For Kobborg, this was a marked improvement over his Prince of earlier this week. His Prince in “Cinderella” seemed bored, and he was technically unsure. But his Albrecht was detailed and sympathetic – his Albrecht seemed to truly love Giselle, he wasn’t just playing around with a peasant girl.
Dancing wise, both were excellent as well. Cojocaru has wonderful extensions, which she used to ghostly effect in Act 2. She did flub the hops on pointe during her Act I variation – she hopped for a bit, then did a turn, then hopped again and turned again. I couldn’t tell if this was to cover a mistake of it was a choice of hers to change the choreography for herself.

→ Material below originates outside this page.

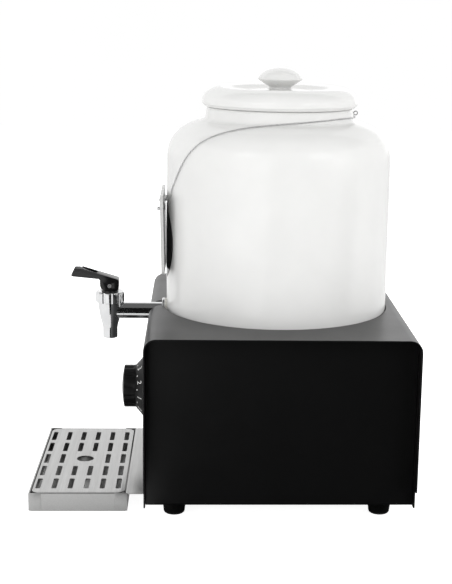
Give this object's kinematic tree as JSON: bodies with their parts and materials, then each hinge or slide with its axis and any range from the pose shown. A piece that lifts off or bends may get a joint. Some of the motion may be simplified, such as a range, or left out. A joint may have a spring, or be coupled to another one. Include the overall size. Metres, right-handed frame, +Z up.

This was a minor glitch, however, as she made everything else shine so brightly. Her Act 2 was exquisitely rendered, and as I said before, all the dancing seemed like a natural language for her.
As Myrtha, Mara Galeazi seemed to be having a bit of trouble holding the extended arabesque poses at the beginning of her dancing, but she later grew more comfortable and added much to the great evening that was Saturday evening’s “Giselle.”
Other notable dancing in these three “Giselles:” instead of the Peasant Pas de Deux we got a Peasant Pas de Six, using a principle couple and two subsidiary couples in what looks like Ashton choreography (I seem to remember reading somewhere that this is Ashton – but I’m not sure...anybodu know?). Laura Morera and Ricardo Cervera were particularly good in the pas de six on Saturday night, and Marianela Nunez impressed on Friday night.
Posted 11 July 2004 - 07:24 PM
Posted 12 July 2004 - 06:25 AM
art076, on Jul 12 2004, 02:27 AM, said:
It certainly used to leap out at you that this was Ashton's work, but this now very much depends on who is dancing it. Not all the Royal's dancers have that particular accent any more.